Cultural studies of data mining

My notes on Andrejevic, M., Hearn, A., & Kennedy, H. (2015). Cultural studies of data mining: Introduction, European Journal of Cultural Studies 18(4-5), 379-394

In this introduction to an important special issue, Mark Andrejevic, Alison Hearn and Helen Kennedy that the ubiquity of data infrastructure in everyday life means that “we cannot afford to limit our thinking about data analysis technologies by approaching them solely as communication media” and offer a list of questions which we need to address:

what kinds of data are gathered, constructed and sold; how these processes are designed and implemented; to what ends data are deployed; who gets access to them; how their analysis is regulated (boyd and Crawford, 2012) and what, if any, possibilities for agency and better accountability data mining and analytics open up. (pg 380)

This creates a problem for cultural studies because data mining challenges established forms of representation, “promising to discern patterns that are so complex that they are beyond the reach of human perception, and in some cases of any meaningful explanation or interpretation”. It is not “not only a highly technical practice, it also tends to be non-transparent in its applications, which are generally privately owned and controlled”. It poses an ontological challenge to cultural studies, as well as epistemological and methodological ones. In the absence of access to the products of data mining, the authors suggest cultural studies is left theorising their effects.

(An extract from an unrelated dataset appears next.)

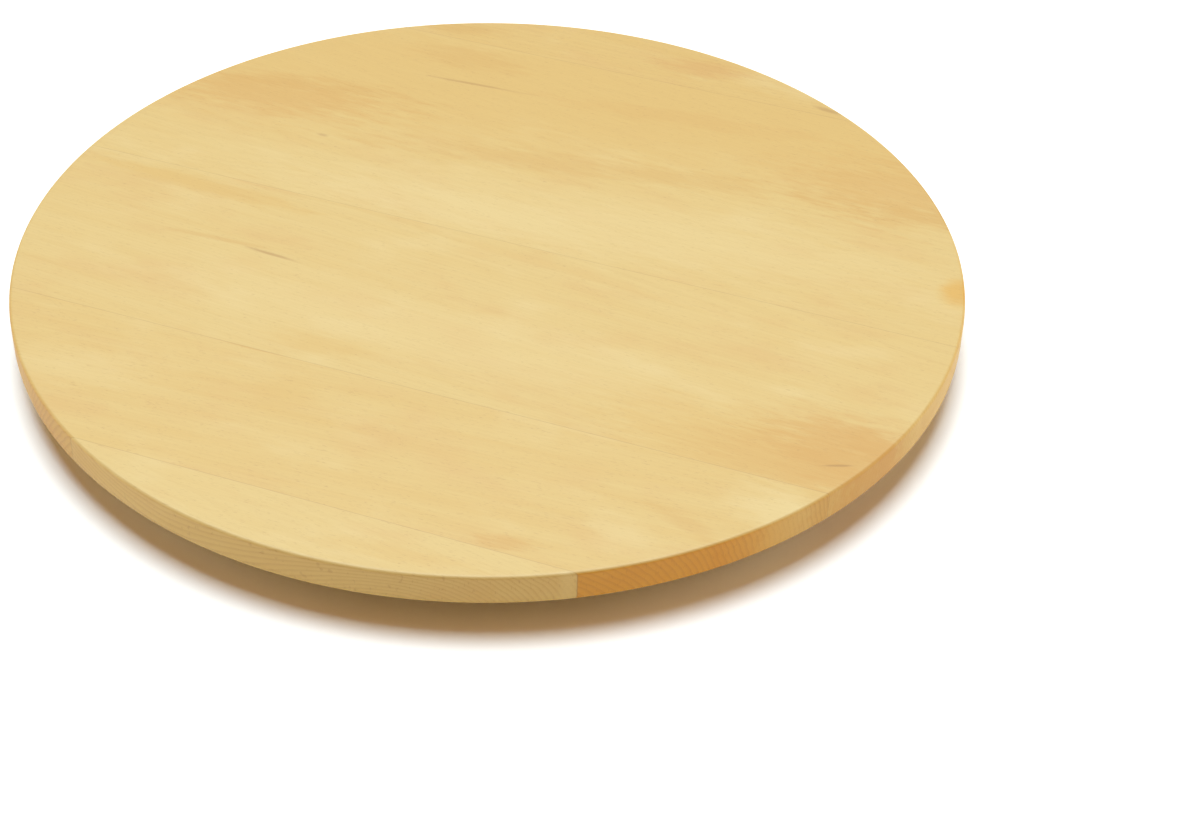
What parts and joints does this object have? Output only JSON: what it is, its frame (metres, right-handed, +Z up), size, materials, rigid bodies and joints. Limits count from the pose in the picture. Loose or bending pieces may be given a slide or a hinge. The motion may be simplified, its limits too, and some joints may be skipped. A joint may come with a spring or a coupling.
{
  "type": "lazy susan turntable",
  "caption": "Round wooden serving board that turns freely on a smaller round wooden base over a flat ball bearing.",
  "frame": {"origin": "on the plane that the feet stand on, on the axis that the board turns about", "axes": "+Z up along the turning axis, -Y towards the viewer, +X to the viewer's right"},
  "size_m": [0.6, 0.6, 0.04],
  "materials": {
    "board_beech": "sanded beech, clear satin oil",
    "base_beech": "sanded beech, clear satin oil",
    "zinc_plated_steel": "bright zinc-plated pressing",
    "ball_steel": "polished steel, greased",
    "cage_nylon": "natural nylon",
    "screw_steel": "zinc-plated",
    "foot_rubber": "matt black rubber"
  },
  "bodies": {
    "base": {"base_stave_1": "base_beech", "base_stave_2": "base_beech", "base_stave_3": "base_beech", "base_stave_4": "base_beech", "foot_1": "foot_rubber", "foot_2": "foot_rubber", "foot_3": "foot_rubber", "foot_4": "foot_rubber", "foot_5": "foot_rubber", "foot_6": "foot_rubber", "bearing_lower_plate": "zinc_plated_steel", "base_plate_screws": "screw_steel"},
    "ball_ring": {"ball_cage": "cage_nylon", "bearing_balls": "ball_steel"},
    "turntable": {"board_stave_1": "board_beech", "board_stave_2": "board_beech", "board_stave_3": "board_beech", "board_stave_4": "board_beech", "board_stave_5": "board_beech", "bearing_upper_plate": "zinc_plated_steel", "board_plate_screws": "screw_steel"}
  },
  "joints": [
    {"name": "turntable_spin", "type": "hinge", "parent": "base", "child": "turntable", "pos_m": [0, 0, 0.016], "axis": [0, 0, 1], "continuous": true},
    {"name": "ball_ring_spin", "type": "hinge", "parent": "base", "child": "ball_ring", "pos_m": [0, 0, 0.016], "axis": [0, 0, 1], "continuous": true}
  ],
  "couplings": [
    {"joint": "ball_ring_spin", "follows": "turntable_spin", "ratio": 0.5}
  ]
}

If we approach data analysis technologies as communicative media, we miss a “shift away from interpretive approaches and meaning-making practices towards the project of arranging and sorting people (and things) in time and space” (pg 381). Data mining isn’t undertaken to understand the communication taking place, as much as to “arrange and sort people and their interactions”. They suggest that recent developments in social theory mirror this changing reality (pg 381-382):

Perhaps not coincidentally, recent forms of social and cultural theory mirror develop- ments in big data analytics; new materialism, object-oriented ontology, post-humanism and new medium theory – all of which are coming to play an important role in digital media studies – de-centre the human and her attendant political and cultural concerns in favour of a ‘flat’ ontology wherein humans are but one node, and perhaps not the most  important, in complex networks of interactions and assemblages. Thus, analysis of the circulation of affects and effects rather than of meanings, content or representations, con- nected as they are to human-centred forms of meaning-making, has become a dominant trope in some influential current approaches to media. Such analyses tend to fashion themselves as anti-discursive in their rejection of a focus on representation and cognition and their turn towards bodies and things in their materiality (rather than their significa- tion).

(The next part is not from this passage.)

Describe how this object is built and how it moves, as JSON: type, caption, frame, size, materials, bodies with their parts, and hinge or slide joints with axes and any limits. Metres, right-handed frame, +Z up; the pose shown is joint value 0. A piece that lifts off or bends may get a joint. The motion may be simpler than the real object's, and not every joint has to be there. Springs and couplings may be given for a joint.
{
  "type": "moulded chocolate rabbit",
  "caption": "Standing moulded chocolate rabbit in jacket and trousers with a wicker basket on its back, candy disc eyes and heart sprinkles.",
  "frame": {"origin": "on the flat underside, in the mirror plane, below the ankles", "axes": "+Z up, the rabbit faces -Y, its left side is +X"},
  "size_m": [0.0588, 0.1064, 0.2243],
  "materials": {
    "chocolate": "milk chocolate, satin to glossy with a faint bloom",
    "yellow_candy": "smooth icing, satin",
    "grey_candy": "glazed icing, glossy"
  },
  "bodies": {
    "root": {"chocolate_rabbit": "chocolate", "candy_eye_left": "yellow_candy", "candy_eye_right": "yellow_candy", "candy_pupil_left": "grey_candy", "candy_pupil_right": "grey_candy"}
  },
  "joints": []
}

They make the compelling argument that to “remain within the horizon of interpretation, explanation and narrative” can be a “strategic critical resource in the face of theoretical tendencies that reproduce the correlational logic of the database by focusing on patterns and effects rather than on interpretations or explanations” (pg 382). The promise of these new approaches to correct an excessively discursive focus risks an “over-correction” and a “view from nowhere” in which “the goal of comprehensiveness (the inclusion of all components of an endless network of inter-relations) tends towards a politically inert process of specification in which structures of power and influence dissipate into networks and assemblages” (pg 383). Pushing beyond human concerns too easily leads to ever more specific analyses which collapse the substance of interactions into their effects, leaving us with “no way of generating a dynamics of contestation and argument in a flat ontology of ever proliferating relations or objects” (pg 384).

This is not a claim that there is nothing beyond culture, but rather a reminder that invoking this beyond is intrinsically cultural and a call for “an interrogation of the embrace of a post-cultural imaginary within contemporary media theory” (pg 384). This imaginary often obscures the political economy of data infrastructure, compounding the existing tendency for the ‘virtual’ character of digital phenomenon to distract from their socio-economic materiality; for all their opacity, complexity and power they are just another phase in the technological development of human civilisation (pg 385). When we recognise this in becomes easier to reject the “celebratory presentism” and remember that “technological forms, and the rhetorics and analytic practices that accompany them, do not come from nowhere – they have histories, which shape and condition them, and inevitably bear the marks of the cultural, social and political conditions surrounding their production and implementation” (pg 385). They end this wonderful paper with a call to action which I’d like to explore in the digital public sociology book I’m writing with Lambros Fatsis (pg 393):

We need to develop new methodologies and new intellectual and critical competencies to tackle the embedded assumptions buried in the code and their political and cultural implications. Our ability to accomplish these things will require more than isolated scholarly effort; collaborative, politically engaged activist sensibilities will no doubt be required in order to push past the privatized digital enclosures and open up access to the algorithms, analytics, distributive regimes and infrastructural monopolies that are increasingly coming to condition the contours and substance of our daily lives.